Extras like notes on how your sleeping, eating or general life stresses outside the gym will help to make the journal more complete and give you more information to work with when looking back.

HOW TO REACT TO STALLED PROGRESS

What to do when you stall on the main lifts?

When you stall out on a lift for more than 2 sessions (can’t complete the recommended sets and reps at the prescribed weight) you want to deload and build back up using more volume.

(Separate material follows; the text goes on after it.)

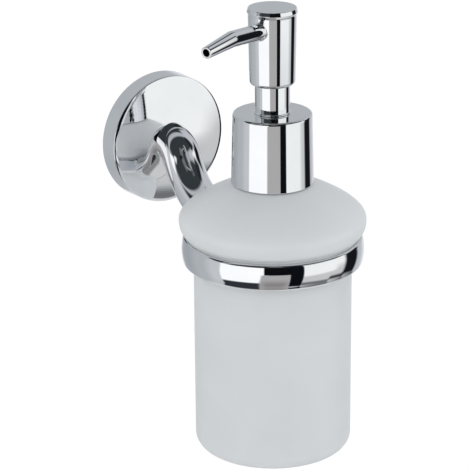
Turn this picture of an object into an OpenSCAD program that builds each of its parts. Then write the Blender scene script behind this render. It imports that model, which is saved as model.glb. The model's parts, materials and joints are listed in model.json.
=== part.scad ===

Here’s how you do that.

  • Decrease the weight 15-20%
  • Start with sets of 8 instead of 5 (to give you more volume)
  • Use the same weight increases each workout or each week as before
  • When you stall with sets of 8, switch to 5s in the next workout and continue to climb increase the weight as before
  • When you stall with 5s, switch to 3s and continue to climb

When you stall with 3s, deload another 15-20% and begin again with 8s, but this time add an extra set (to give you more volume, so for example instead of 3x8, you now do 4x8) and repeat Your lifts won’t all stall at the same time so you can deload and rebuild each movement separately as needed.

For example, suppose I reach 200lbs and can only complete 4 quality reps in my back squat instead of the 5 I’m suppose to do.

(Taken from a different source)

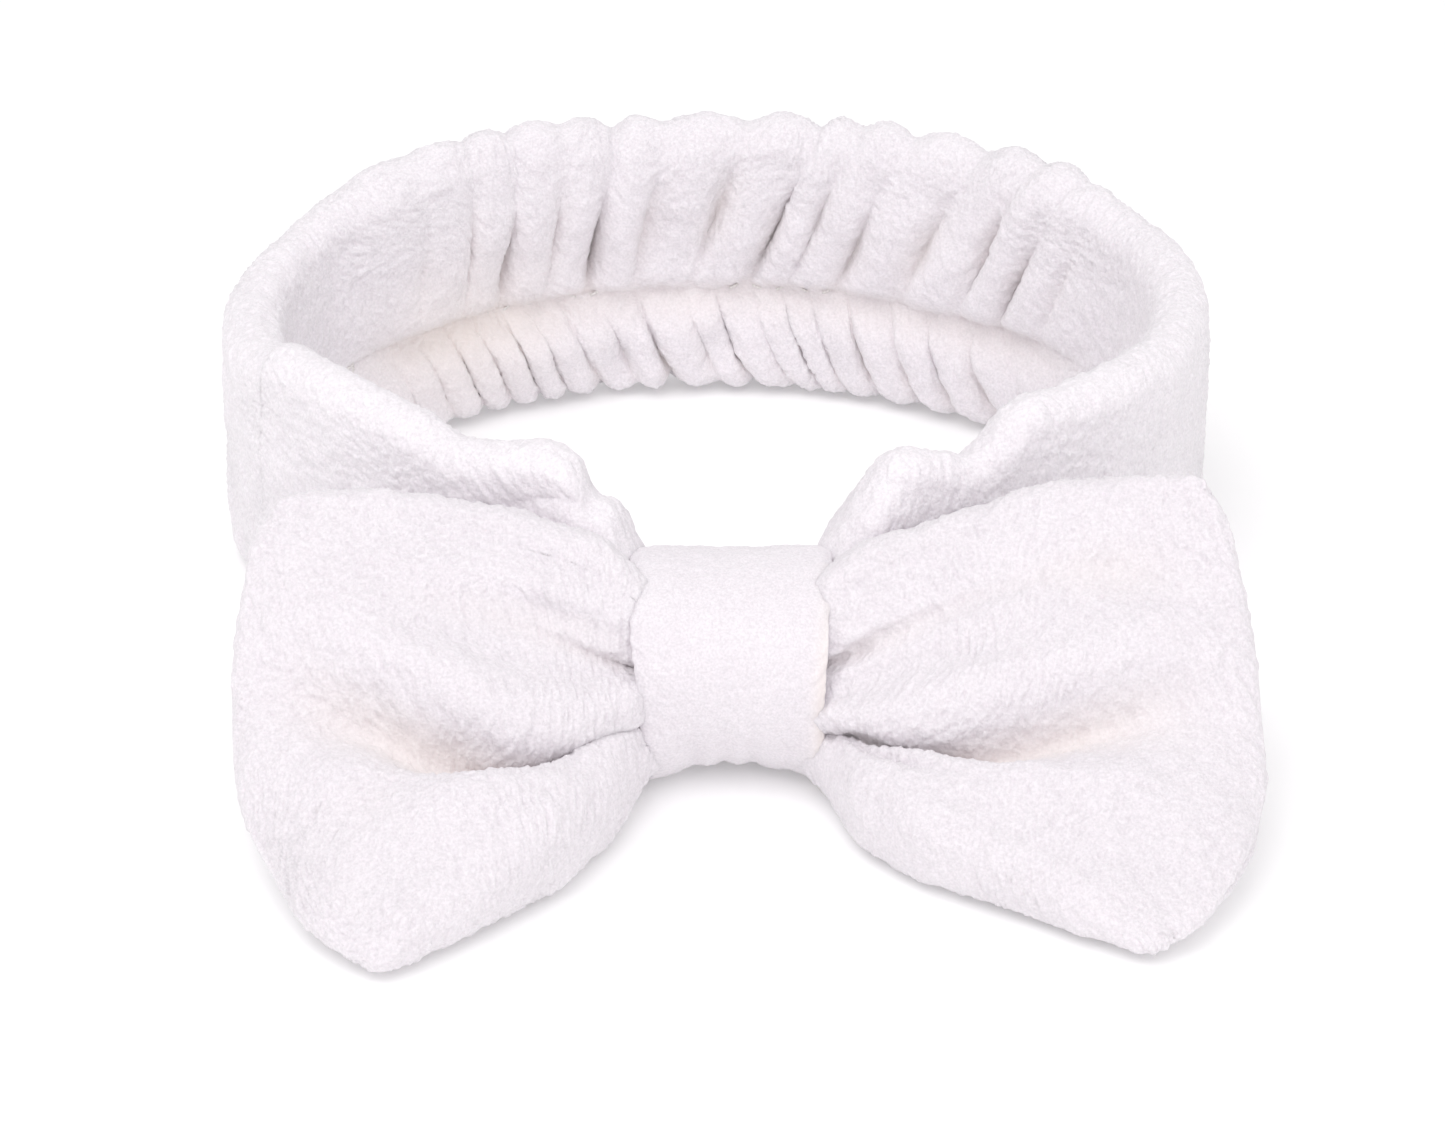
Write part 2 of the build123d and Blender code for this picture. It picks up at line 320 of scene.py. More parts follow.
def thread_material(name, colour):
    """Twisted sewing thread: fine slanted ply and a slight gloss."""
    material, nodes, links, shader = node_tree(name)
    where = nodes.new("ShaderNodeTexCoord")
    ply = nodes.new("ShaderNodeTexWave")
    ply.inputs["Scale"].default_value = 1 / (2.2 * MM)
    ply.inputs["Distortion"].default_value = 1.5
    links.new(where.outputs["Object"], ply.inputs["Vector"])
    tint = nodes.new("ShaderNodeMix")
    tint.data_type = "RGBA"
    tint.inputs["A"].default_value = (*colour, 1)
    tint.inputs["B"].default_value = (*(0.9 * c for c in colour), 1)
    links.new(ply.outputs["Fac"], tint.inputs["Factor"])
    links.new(tint.outputs["Result"], shader.inputs["Base Color"])
    relief = nodes.new("ShaderNodeBump")
    relief.inputs["Strength"].default_value = 0.5
    relief.inputs["Distance"].default_value = 0.1 * MM
    links.new(ply.outputs["Fac"], relief.inputs["Height"])
    links.new(relief.outputs["Normal"], shader.inputs["Normal"])
    shader.inputs["Roughness"].default_value = 0.55
    return material


WHITE = (0.885, 0.842, 0.878)
WHITE_SHADE = (0.840, 0.792, 0.832)
# Painted light: the ring's fleece is a lighter copy of the same white, to brighten the ring's
# shaded inside.
RING_WHITE_PAINTED_LIGHTER = (0.945, 0.903, 0.938)
RING_SHADE_PAINTED_LIGHTER = (0.912, 0.865, 0.905)
# Cream colour of the painted shade in creases, valleys and hollows.
PAINTED_SHADE_CREAM = (0.90, 0.825, 0.785)
FLEECE = fleece_material("plush_fleece", WHITE, WHITE_SHADE, PAINTED_SHADE_CREAM, 0.55 * MM, 0.55)
TIGHT_FLEECE = fleece_material(
    "plush_fleece_tight", WHITE, WHITE_SHADE, PAINTED_SHADE_CREAM, 0.45 * MM, 0.35
)
RING_FLEECE_PAINTED_LIGHTER = fleece_material(
    "plush_fleece_ring_painted_lighter", RING_WHITE_PAINTED_LIGHTER, RING_SHADE_PAINTED_LIGHTER, PAINTED_SHADE_CREAM, 0.55 * MM, 0.55
)
THREAD = thread_material("sewing_thread", (0.85, 0.82, 0.80))
ELASTIC = thread_material("woven_elastic", (0.82, 0.80, 0.78))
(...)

Unless that was an off day, in which case I can have another crack at it, I’ll drop my squat weight in my next workout by 20%, to 160lbs.

Squat Workout 1: 3x8 at 160lbsSquat
Squat Workout 2: 3x8 at 170lbs
Squat Workout 3: 3x8 at 180lbs
Squat Workout 4: 3x8 at 190lbs
Squat Workout 5: 8,7,5 at 200lbs [Stall at 8’s]
Squat Workout 6: 3x5 at 210lbs
Squat Workout 7: 3x5 at 220lbs
Squat Workout 8: 5,5,3 at 230lbs [Stall at 5’s]
Squat Workout 9: 3x3 at 240lbs
Squat Workout 10: 3x3 at 250lbs
Squat Workout 11: 3,3,2 at 260lbs. [Stall at 3’s]
Squat Workout 12: Drop 20% to 210 and start back at 3x8

WHAT TO DO AFTER 2-3 STALLS & RESETS

This will work for a time but eventually you won’t be able to “reset” your way out of a stall. At this point you may need variation in terms of rep scheme, periodization and the rate and/or method of progression. You may benefit from a more “intermediate” style program with some more variation and longer periods of progression.